You can test each of the controllers separately from the path as well to make it easier to tell what needs to be tuned. Below is an example of that, the path command doesn’t use the profiled PID controllers, but the constants are the same.
public static final double kMaxSpeedPerSecond = 2; // Meters per second
public static final double kMaxSpeedPerSecondSquared = Math.pow(kMaxSpeedPerSecond, 2); // Same as above, but squared
public static final TrapezoidProfile.Constraints kThetaControllerConstraints = new TrapezoidProfile.Constraints(kMaxSpeedPerSecond, kMaxSpeedPerSecondSquared);
public ProfiledPIDController snapController = new ProfiledPIDController(kP, kI, kD, kThetaControllerConstraints);
public ProfiledPIDController xController = new ProfiledPIDController(kP, kI, kD, kThetaControllerConstraints);
public ProfiledPIDController yController = new ProfiledPIDController(kP, kI, kD, kThetaControllerConstraints);
// Returns a ChassisSpeeds to drive the robot to x and y coordinates in meters, ending at the specified angle
// Ths should be run periodicly until the robot reaches it's setpoint
public ChassisSpeeds setPosition(double x, double y, double angle) {
// The second number here is 0 because we want the robot to have no more velocity when it reaches the target
xController.setGoal(new TrapezoidProfile.State(x, 0));
yController.setGoal(new TrapezoidProfile.State(y, 0));
snapController.setGoal(new TrapezoidProfile.State(Math.toRadians(angle), 0.0));
// getPose() should return the robot's position on the field in meters, probably from odometry
// getYaw180 just returns the reading from the gyro
double xAdjustment = xController.calculate(getPose().getY());
double yAdjustment = -yController.calculate(getPose().getX());
double angleAdjustment = snapController.calculate(Math.toRadians(getYaw180()));
return ChassisSpeeds.fromFieldRelativeSpeeds(xAdjustment, yAdjustment, angleAdjustment, Rotation2d.fromDegrees(getYaw180()));
}
Not sure how well they will work for you, but here are our constants if it helps:
Rotation controller:
kP = 5.0;
kI = 0;
kD = 0.0;
Position (x/y) controllers:
kP = 2.5;
kI = 0;
kD = 0.0;
Also, just so you know, putting three of these: ` before and after any code with the language name will keep it formatted nicely which makes it a lot more readable
We were actually wondering the same thing, currently, we have a stop command just so that at the end of the trajectory it has a guaranteed stop no matter the state of the path. Because I don’t believe it will ever stop once the command has ended when the trajectory time has elapsed and a constant motor voltage will be applied. That was a rather unpleasant experience, I’m wondering if tuning the pids will account for this entirely.

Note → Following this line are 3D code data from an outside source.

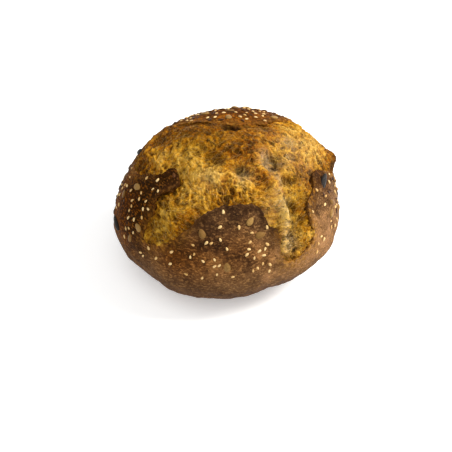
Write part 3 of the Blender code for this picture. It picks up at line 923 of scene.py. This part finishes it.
def scatter(kind, size_change, material):
    length, width, thickness = (side * MM for side in kind["size"])
    obj = seed_points(kind, places_of_seeds[kind["name"]])
    run_tree(obj, seed_tree, {
        "Length": length, "Width": width, "Thickness": thickness, "Taper": SEED_TAPER,
        "Size Change": size_change, "Random Seed": DRAW_SEED, "Material": material,
    })
    for name in (ATTRIBUTE_FLAT, ATTRIBUTE_LONG):
        if name in obj.data.attributes:
            obj.data.attributes.remove(obj.data.attributes[name])
    print(obj.name + ":", len(obj.data.polygons), "faces")
    return obj


# %% [markdown]
# ## Loose threads of crumb
#
# Torn dough leaves threads that stretch from strand to strand and catch the light. Each one is a short line
# that follows the crumb, rises in its middle and dips in at its ends. A second tree turns all the lines into
# fine tubes that are thickest in the middle.

# %% The lines of the threads
THREADS = 2000
THREAD_TRIES = 6
THREAD_EDGE_GAP = 2.5
THREAD_LENGTHS = (3.0, 9.0)
THREAD_STEPS = 7
THREAD_RADIUS = 0.2
THREAD_RISE, THREAD_DIP = 0.7, 0.6
THREAD_SWIRL, THREAD_TURN, THREAD_TURN_SIZE, THREAD_BEND = 2.2, 0.35, 20.0, 0.05
THREAD_THICKNESS, THREAD_ENDS = (0.5, 1.5), 0.25
# Threads count as crests and are made paler: a painted highlight on them
THREAD_CREST, THREAD_CREST_CHANGE = 0.78, 0.15
THREAD_HIGHLIGHT = 0.3
THREAD_SIDES = 4
ATTRIBUTE_THICK = "thick"


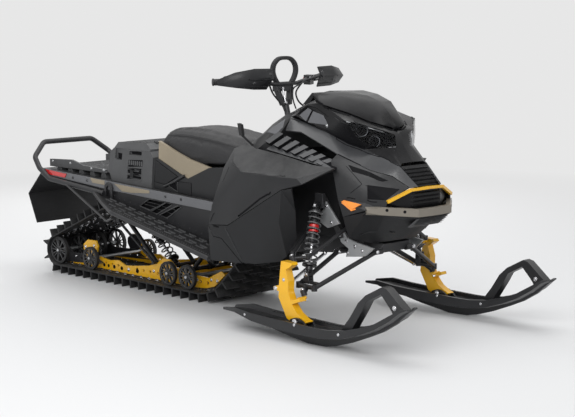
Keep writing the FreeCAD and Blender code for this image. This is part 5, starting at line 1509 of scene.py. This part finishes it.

I think it would depend on how your code is written. If it’s calling the drive method in a command, it will stop updating when the command ends. Usually, the drive method just sets the robot to the given speeds. If the command ends and the robot is still set to a certain speed, it will just keep driving at that speed. Even if it is getting the speeds from a PID controller, it still needs to be updated so the robot knows to stop when it reaches the right position. However, if you were updating it in the drivetrain subsystem’s periodic method, it would keep updating the robot speeds to get to the set position and should stop when it reaches it. That should only be necessary if you are planning on stopping it in the middle of a trajectory, but just having a separate stop command is fine in that case too.
We are using the path planner swerve drive command which only sets the drive motors to 0, if interrupted. Therefore, unless the PIDS are perfect, it won’t set the drive motors to 0, and the motor watchdog didn’t set them to 0 when not updated so a stop command was the easiest to implement.